Aslında sorunun cevabı hayli basit. Film metinleri postmodern olduğu müddetçe, çok farklı noktalardan okumak mümkün olsa da Cronenberg, genelde film içindeki cinselliği en basit anlamda bir bağımlılığı anlatma aracı olarak kullanıyor. Tıpkı Crash'de, görünürde tekdüze sevişmelerden sıkılıp otomobil ve otomobil kazalarını bir fetiş haline getiren karakterlerimiz gibi, Cronenberg evrenindeki karakterler genelde içinde bulundukları arayışları yeni bağımlılıklar ile sonlandırıyorlar. Bu bağımlılıkların vardığı nokta teknolojik evrenlerde olurken bağımlılık teması ise, psikolojik açıdan çok net bir şekilde gözlemlenebilir olduğu için olsa gerek, cinsellik üzerine kurulmuş oluyor.
Videodrome'da Max karakteri, porno yayınlayan bir kanalın sahibi. Bir süre sonra yeni arayışlar içine girince "Videodrome" sayesinde bazı videolara ulaşıyor. Videodrome ile tanıştıktan sonra, Max'in tüm gerçeklik algısı alt üst oluyor ve karakter halüsinasyonlar görmeye başlıyor. Aslında bu halüsinasyonlardan çok daha önce Cronenberg, film içinde birkaç noktada geçirdiği sohbetler ile bize, televizyonun kurmaca gerçekliği üzerinden gerçeklik algımızı sorgulatmaya başlıyor. Videodrome ortaya çıktığında ise Max, Videodrome'da gördüğü her şeyin gerçek olduğunu öğreniyor ve arkasında bir felsefe yatıyor olması nedeniyle de, gerçek olmayan diğer televizyon şovlarından daha tehlikeli olduğu doğrusuyla karşılaşıyor.
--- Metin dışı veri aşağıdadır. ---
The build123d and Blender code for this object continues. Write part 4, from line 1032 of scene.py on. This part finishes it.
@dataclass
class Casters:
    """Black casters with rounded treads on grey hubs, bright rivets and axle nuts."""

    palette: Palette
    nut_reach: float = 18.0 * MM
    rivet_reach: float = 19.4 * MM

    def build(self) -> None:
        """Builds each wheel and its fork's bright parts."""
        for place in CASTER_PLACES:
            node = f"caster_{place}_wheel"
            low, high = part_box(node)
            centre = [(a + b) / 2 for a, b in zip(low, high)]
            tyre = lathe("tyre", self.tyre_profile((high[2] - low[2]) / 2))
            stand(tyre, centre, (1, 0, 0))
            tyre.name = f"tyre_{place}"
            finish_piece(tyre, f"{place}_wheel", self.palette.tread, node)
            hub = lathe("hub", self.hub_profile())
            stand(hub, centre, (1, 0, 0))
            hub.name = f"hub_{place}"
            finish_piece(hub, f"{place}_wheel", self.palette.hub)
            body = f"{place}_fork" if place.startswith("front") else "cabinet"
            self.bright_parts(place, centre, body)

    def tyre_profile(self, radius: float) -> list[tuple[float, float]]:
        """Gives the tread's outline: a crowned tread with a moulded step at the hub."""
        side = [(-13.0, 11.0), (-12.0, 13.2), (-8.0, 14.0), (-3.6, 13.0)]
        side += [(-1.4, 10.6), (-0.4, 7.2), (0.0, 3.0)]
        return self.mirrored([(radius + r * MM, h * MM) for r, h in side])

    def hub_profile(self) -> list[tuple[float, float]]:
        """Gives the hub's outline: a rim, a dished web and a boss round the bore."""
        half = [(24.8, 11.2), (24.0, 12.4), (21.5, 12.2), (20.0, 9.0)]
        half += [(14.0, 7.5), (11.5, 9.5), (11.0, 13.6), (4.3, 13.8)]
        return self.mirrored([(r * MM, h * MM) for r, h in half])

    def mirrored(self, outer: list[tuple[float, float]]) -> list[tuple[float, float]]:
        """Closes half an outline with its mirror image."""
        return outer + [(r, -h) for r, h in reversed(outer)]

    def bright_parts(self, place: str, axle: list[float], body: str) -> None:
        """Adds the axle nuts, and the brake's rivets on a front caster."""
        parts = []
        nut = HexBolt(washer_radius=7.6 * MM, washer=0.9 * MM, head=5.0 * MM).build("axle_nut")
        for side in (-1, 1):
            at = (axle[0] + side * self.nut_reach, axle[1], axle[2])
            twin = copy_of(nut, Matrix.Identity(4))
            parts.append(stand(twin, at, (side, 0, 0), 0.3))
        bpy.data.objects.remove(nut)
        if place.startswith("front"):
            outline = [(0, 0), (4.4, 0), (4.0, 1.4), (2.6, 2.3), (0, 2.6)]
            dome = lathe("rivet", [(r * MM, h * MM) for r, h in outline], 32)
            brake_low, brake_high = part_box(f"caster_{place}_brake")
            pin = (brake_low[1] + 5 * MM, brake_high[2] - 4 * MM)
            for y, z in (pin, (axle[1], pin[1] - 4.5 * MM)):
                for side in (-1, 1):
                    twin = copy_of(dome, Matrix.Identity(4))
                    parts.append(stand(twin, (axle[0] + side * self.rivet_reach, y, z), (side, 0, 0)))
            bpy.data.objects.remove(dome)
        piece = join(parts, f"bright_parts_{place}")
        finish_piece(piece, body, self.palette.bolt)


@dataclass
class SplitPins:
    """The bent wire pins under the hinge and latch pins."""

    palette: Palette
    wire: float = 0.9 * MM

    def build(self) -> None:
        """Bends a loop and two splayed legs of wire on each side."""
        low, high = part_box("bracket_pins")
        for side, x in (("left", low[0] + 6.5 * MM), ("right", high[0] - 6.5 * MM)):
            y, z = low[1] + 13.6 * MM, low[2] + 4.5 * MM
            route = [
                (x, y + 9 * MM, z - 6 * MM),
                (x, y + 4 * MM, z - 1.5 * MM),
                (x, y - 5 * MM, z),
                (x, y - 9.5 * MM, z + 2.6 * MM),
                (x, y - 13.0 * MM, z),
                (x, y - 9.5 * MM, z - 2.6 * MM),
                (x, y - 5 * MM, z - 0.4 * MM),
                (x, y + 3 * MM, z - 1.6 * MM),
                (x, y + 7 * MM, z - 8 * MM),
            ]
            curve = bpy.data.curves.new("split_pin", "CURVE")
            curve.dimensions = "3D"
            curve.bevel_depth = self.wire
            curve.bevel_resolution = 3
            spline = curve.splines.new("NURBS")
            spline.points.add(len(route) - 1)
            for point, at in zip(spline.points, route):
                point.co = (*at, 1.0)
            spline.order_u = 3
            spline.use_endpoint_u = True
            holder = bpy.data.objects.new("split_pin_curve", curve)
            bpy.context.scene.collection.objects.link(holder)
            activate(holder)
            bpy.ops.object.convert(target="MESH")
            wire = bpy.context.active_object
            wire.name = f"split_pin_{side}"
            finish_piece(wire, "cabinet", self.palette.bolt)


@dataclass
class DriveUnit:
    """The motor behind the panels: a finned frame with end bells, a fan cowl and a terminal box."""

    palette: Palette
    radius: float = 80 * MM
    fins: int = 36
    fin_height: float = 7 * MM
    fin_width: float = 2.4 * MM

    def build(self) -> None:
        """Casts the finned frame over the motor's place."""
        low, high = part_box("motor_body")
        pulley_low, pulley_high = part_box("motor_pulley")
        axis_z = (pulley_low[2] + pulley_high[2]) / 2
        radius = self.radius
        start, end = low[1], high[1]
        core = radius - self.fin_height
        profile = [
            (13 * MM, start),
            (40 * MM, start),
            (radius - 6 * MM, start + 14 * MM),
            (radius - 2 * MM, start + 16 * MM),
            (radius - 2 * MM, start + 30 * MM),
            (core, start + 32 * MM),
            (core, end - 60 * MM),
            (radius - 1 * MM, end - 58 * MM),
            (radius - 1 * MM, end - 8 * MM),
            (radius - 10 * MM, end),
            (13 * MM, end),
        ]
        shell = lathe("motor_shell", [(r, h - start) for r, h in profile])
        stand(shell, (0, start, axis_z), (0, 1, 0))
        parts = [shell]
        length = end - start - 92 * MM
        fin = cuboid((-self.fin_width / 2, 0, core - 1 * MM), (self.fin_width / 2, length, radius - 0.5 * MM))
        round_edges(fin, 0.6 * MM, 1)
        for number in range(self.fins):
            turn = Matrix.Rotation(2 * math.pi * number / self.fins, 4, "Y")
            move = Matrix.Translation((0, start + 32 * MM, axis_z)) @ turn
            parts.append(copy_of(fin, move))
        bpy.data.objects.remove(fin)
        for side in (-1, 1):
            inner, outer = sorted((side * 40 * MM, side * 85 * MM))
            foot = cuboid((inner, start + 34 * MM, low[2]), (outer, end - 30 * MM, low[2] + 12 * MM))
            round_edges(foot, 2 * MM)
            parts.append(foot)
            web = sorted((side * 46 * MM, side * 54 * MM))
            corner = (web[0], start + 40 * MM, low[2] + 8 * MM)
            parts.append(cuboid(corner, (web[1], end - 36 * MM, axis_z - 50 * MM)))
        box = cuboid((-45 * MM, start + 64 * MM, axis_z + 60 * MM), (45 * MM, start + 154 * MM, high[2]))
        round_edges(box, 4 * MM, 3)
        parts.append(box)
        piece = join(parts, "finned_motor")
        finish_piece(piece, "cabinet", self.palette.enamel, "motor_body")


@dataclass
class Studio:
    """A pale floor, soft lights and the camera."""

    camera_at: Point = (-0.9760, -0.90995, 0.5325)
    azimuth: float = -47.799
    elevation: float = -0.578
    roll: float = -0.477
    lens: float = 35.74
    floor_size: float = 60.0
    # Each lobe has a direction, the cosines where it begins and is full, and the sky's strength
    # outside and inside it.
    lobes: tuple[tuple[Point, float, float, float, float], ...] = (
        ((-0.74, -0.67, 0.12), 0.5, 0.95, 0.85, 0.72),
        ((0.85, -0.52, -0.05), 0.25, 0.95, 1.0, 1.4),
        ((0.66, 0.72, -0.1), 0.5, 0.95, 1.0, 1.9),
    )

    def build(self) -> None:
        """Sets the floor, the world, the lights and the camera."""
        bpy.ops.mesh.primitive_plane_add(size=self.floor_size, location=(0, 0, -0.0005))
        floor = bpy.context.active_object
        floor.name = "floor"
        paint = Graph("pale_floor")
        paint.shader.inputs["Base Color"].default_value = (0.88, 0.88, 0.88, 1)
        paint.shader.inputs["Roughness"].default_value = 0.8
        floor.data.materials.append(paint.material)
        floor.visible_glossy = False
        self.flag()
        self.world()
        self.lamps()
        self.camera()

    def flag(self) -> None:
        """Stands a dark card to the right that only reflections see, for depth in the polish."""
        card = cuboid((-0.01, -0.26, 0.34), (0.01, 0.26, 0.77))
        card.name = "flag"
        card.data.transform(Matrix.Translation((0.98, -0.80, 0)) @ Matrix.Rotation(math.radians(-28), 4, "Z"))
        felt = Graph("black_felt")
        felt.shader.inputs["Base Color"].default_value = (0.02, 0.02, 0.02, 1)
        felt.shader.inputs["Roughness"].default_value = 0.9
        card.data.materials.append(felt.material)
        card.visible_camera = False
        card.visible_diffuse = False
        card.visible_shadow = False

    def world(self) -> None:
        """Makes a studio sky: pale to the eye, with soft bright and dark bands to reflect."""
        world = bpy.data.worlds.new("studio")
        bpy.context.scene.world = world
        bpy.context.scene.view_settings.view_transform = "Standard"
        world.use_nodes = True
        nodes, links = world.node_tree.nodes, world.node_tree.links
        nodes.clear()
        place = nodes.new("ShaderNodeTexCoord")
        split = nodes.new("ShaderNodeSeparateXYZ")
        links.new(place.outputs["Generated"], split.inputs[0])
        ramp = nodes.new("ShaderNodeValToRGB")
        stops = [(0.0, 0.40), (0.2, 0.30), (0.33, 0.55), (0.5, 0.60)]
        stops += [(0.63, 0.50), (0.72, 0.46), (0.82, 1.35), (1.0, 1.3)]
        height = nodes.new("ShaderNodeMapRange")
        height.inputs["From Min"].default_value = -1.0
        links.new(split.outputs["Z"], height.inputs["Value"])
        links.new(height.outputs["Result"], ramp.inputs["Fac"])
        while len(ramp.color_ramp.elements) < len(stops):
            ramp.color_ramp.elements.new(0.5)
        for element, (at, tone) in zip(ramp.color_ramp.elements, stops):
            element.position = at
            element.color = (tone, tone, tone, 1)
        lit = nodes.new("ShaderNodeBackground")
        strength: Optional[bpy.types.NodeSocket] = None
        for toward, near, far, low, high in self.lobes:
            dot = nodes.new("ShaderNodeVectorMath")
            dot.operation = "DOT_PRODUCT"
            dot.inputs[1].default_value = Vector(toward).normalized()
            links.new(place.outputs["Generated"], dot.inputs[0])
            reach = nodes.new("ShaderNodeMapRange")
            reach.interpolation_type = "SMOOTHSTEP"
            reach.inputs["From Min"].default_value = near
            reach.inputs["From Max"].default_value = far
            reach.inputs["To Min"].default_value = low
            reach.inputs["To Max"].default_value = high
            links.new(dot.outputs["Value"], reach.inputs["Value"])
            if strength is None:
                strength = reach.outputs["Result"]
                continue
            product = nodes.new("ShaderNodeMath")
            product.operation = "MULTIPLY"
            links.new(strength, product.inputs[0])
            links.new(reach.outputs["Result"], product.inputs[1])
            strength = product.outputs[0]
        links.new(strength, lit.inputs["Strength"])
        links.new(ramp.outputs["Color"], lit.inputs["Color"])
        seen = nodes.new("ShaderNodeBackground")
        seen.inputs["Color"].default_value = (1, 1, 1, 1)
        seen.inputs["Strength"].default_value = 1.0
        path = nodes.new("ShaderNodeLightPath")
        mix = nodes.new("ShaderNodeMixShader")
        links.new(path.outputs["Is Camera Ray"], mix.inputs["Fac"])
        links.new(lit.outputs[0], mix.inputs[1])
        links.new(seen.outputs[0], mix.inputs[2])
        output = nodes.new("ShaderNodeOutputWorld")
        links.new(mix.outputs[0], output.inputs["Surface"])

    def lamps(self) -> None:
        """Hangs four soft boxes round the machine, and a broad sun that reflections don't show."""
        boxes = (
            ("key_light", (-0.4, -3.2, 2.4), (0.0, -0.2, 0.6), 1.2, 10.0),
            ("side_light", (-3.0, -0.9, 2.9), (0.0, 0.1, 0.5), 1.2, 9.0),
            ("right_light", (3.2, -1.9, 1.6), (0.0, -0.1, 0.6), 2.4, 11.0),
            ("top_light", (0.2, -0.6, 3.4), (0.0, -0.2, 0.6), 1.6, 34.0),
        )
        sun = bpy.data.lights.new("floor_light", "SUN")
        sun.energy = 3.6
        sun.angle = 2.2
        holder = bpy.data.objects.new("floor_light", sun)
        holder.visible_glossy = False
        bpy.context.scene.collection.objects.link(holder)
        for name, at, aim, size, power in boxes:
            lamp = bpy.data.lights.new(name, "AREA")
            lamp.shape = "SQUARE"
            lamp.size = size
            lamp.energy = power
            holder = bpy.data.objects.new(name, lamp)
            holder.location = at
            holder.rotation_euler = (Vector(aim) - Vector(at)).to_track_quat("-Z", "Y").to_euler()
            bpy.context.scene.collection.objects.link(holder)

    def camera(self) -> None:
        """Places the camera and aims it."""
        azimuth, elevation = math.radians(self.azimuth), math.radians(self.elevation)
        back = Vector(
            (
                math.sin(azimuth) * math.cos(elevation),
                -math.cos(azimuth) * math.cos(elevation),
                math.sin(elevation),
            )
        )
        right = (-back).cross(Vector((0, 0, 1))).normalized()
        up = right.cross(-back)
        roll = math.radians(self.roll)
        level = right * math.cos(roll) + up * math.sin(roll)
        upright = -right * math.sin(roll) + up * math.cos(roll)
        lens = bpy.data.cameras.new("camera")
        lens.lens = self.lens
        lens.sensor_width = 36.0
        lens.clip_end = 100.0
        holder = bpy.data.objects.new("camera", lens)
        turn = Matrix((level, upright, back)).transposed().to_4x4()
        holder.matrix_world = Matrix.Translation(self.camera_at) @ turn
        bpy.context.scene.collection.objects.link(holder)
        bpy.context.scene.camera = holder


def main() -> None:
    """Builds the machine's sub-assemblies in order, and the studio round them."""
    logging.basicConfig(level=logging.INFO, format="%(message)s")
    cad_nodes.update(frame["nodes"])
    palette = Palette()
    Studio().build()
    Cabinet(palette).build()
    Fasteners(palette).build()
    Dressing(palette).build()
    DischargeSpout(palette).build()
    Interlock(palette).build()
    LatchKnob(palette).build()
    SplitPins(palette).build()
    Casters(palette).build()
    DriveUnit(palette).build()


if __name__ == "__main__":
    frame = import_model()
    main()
Fakat filmin ana fikri ve sorguladığı nokta, daha sonra bir replikte duyacağımız üzere, "kendi algıladığımız hakikat dışında hiçbir gerçekliğin olmaması". Brian O'Blivion'un söylediği ve hemen üzerine güldüğü bu replik, aslında Cronenberg sinemasını, hatta ona çok benzer tutulan David Lynch sinemasını da anlamak için, hazmetmenin zorunlu olduğu bir cümle bence. Algının bir sınırının olmadığı postmodern evrende, gerçekliğin kesinliğinden söz edemeyiz ki zaten bu nedenle, filmde Max'in gördüğü halüsinasyonlar onu bu denli zorluyor. Tıpkı Lynch'in Lost Highway'de ya da Mullholland Drive'da anlattığı karakterlerdeki gibi, gerçekliği algılamada ve olayları konumlandırmada yaşanan sıkıntı, aslında karakterlerin deliliğinden dolayı değil, sunulan anlatının içerisinde gerçekliğe yer olmayışından dolayı. Cronenberg'in filmlerinde Lynch'e ek olarak getirdiği ve bizi de ikiye bölen tek faktör ise teknolojinin gerçekliği.
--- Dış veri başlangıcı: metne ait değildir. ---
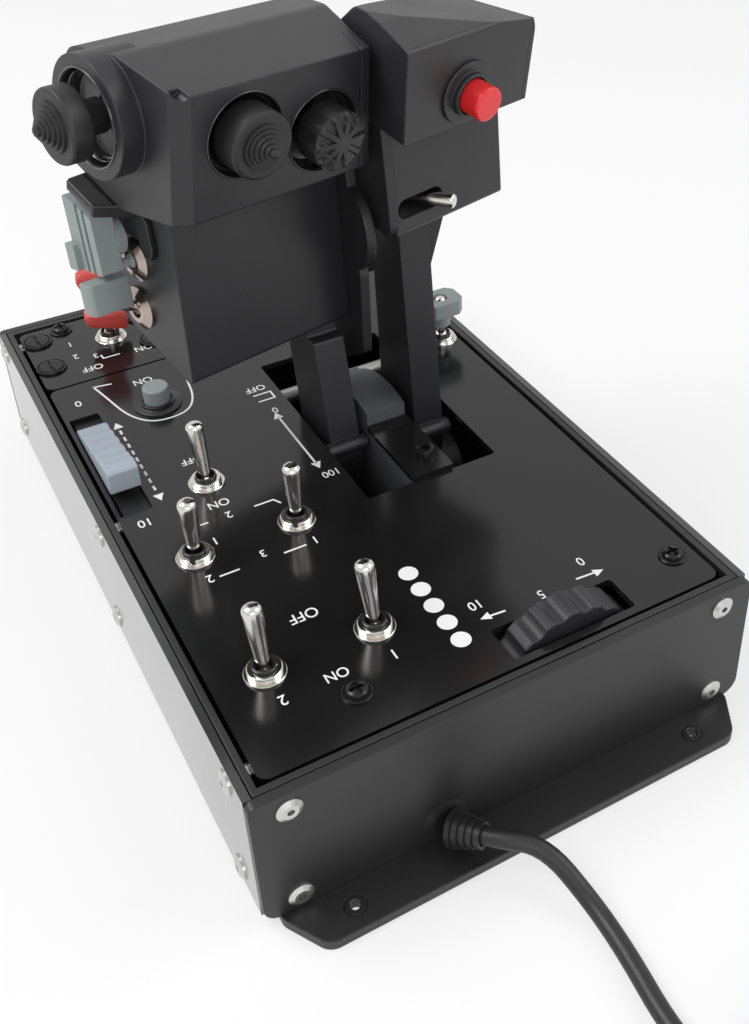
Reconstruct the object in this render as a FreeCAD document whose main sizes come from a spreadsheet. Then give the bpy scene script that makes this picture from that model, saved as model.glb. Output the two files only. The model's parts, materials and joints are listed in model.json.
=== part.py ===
import FreeCAD, Part
import math
import os
import re

import Sketcher
from FreeCAD import Placement, Rotation, Vector

# Throttle quadrant: a flat steel box with two throttle levers, a full set of
# panel switches and a cable that leaves the front.
# X is the pilot's right, Y is forward, Z is up.  The origin is the centre of
# the four mounting holes, on the underside of the base plate.

doc = FreeCAD.newDocument("ThrottleQuadrant")
sheet = doc.addObject("Spreadsheet::Sheet", "Sizes")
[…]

Somut olarak teknolojik aletlerle bağlantı kuruluyor olması, fakat bu bağlantının alışıldık bir bağlantı olmaması izlerken seyirciyi zorluyor. Filmin fantastik evrenini bir saniyeliğine dışarıda bırakacak olursak, aslında Videodrome filmi özellikle günümüzde, tıpkı Cronenberg tarafından yapılan bir öngörü niteliğinde. Şu anda hayatımızın hemen her alanında filmin açılışını yapan "yatağınıza götürebildiğiniz" televizyon sahnesini görebilir durumdayız. Aplikasyonlardan, izlemesi gündelik bir rutin haline gelen youtube videolarına kadar... İnsanların teknoloji ile kurduğu ilişkinin güçlenişi, bunun bir bağımlılık olduğunu fark ettirmeyecek bir seviyeye ulaşmış durumda ve bu nedenle de çoğu insan, kendi bireysel gerçeklik algısı içinde yaşadığını unutuyor. Belki daha da önemlisi insanları, kendi gerçeklik algısının en kesini olduğuna inanır hale getiriyor.
Bireyselliğin zirveye ulaştığı postmodern dönemde, yaşadığımız sancılar Cronenberg karakterleri kadar fantastik olmasa da, hemen herkesin tutunacak bir gerçeklik olmayışı dolayısıyla sık sık psikolojik sıkıntılar yaşamasının temeli, aslında Videodrome'da sunulan anlatıdan farklı değil.